NB: For the amount of stuffing I made (both above recipes combined) I needed dough from about 2.5kg of flour.
- Bring a large pot of water to a boil with 1 tbsp of salt and 2 tbsp of sunflower or vegetable oil.
- Add no more than 15 pierogi at a time. Gently stir them from time to time so that they don’t stick together.
- For serving immediately, wait until the pierogi start floating, and then boil them for another 3-4 minutes. Remove them from the pot with a slotted spoon and place on a large serving plate with a tbsp of butter.

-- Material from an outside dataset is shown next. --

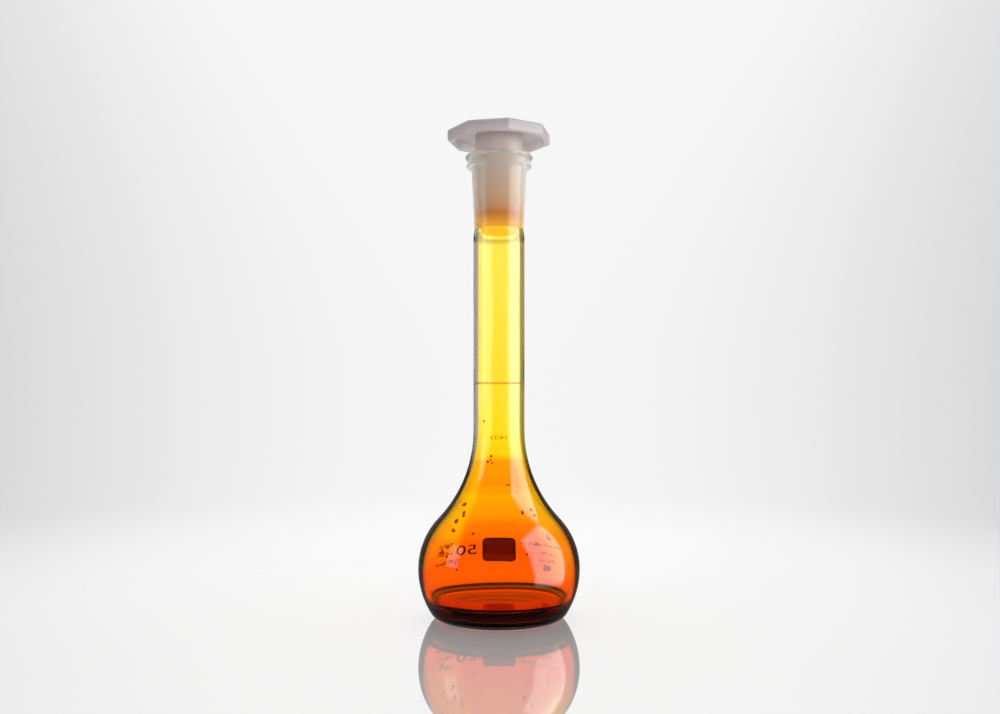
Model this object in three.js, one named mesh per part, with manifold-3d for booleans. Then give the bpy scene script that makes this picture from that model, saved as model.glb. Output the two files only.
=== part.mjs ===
// Volumetric flask, 50 ml, with a 14/23 ground socket and a moulded stopper.
// Millimetres, +Z up. The origin is on the flask's axis, on the face it stands on.
// The printed marks are on the +Y side.
import * as THREE from "three";
import { mergeVertices } from "three/addons/utils/BufferGeometryUtils.js";
import Module from "manifold-3d";

const wasm = await Module();
wasm.setup();

// Driving dimensions: the blown body.
const bulbRadius = 25;
const bulbCentreHeight = 15.2;
const shoulderRadius = 22.3;
const bulbWall = 2.1;
const footCornerRadius = 4;
const puntRadius = 13.5;
const puntRise = 0.7;
const floorThickness = 2.6;
const floorCornerRadius = 4;
const neckRadius = 7.9;
const neckWall = 1.4;
const flareRadius = 40;
const neckTopHeight = 119.95;
const sealWaist = 0.3;
const sealShoulder = 2;

// Driving dimensions: the ground socket, a 1 in 10 taper on the diameter.
const sealGap = 0.05;
const socketLargeBore = 14.5;
const socketLength = 23;
const taperOnDiameter = 0.1;
const socketWall = 1.5;
const mouthChamfer = 0.3;
const rimRadius = 10.5;
const rimBead = 0.6;
const collarRadius = 10.1;
const collarBead = 0.65;
const collarBelowRim = 3.2;
const grooveDepth = 0.5;
const collarFillet = 1.2;
const sealBlend = 1;
const beadSweep = 65;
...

- For freezing, boil them until they start floating and remove them immediately with a slotted spoon. Take them out onto a large plate and allow to cool, making sure you don’t pile them up on top of each other and that they don’t touch too much, because they will stick together. Once they’re cool, lay them out on a chopping board so that they don’t touch and place it in the freezer. Once they’re completely frozen, you can transfer them into a freezer bag. To cook them again, place the frozen pierogi (only about 5 at a time) into boiling water with salt and oil, wait until they start floating and cook for another 3-4 minutes. Remove them from the pot with a slotted spoon and place on a large serving plate with a tbsp of butter.
Serve with melted butter, fried chopped onions and fried cubetti di pancetta.
I like to serve Pierogi Rusie with a dollop of sour cream, and Meat Pierogi with a sour cabbage salad.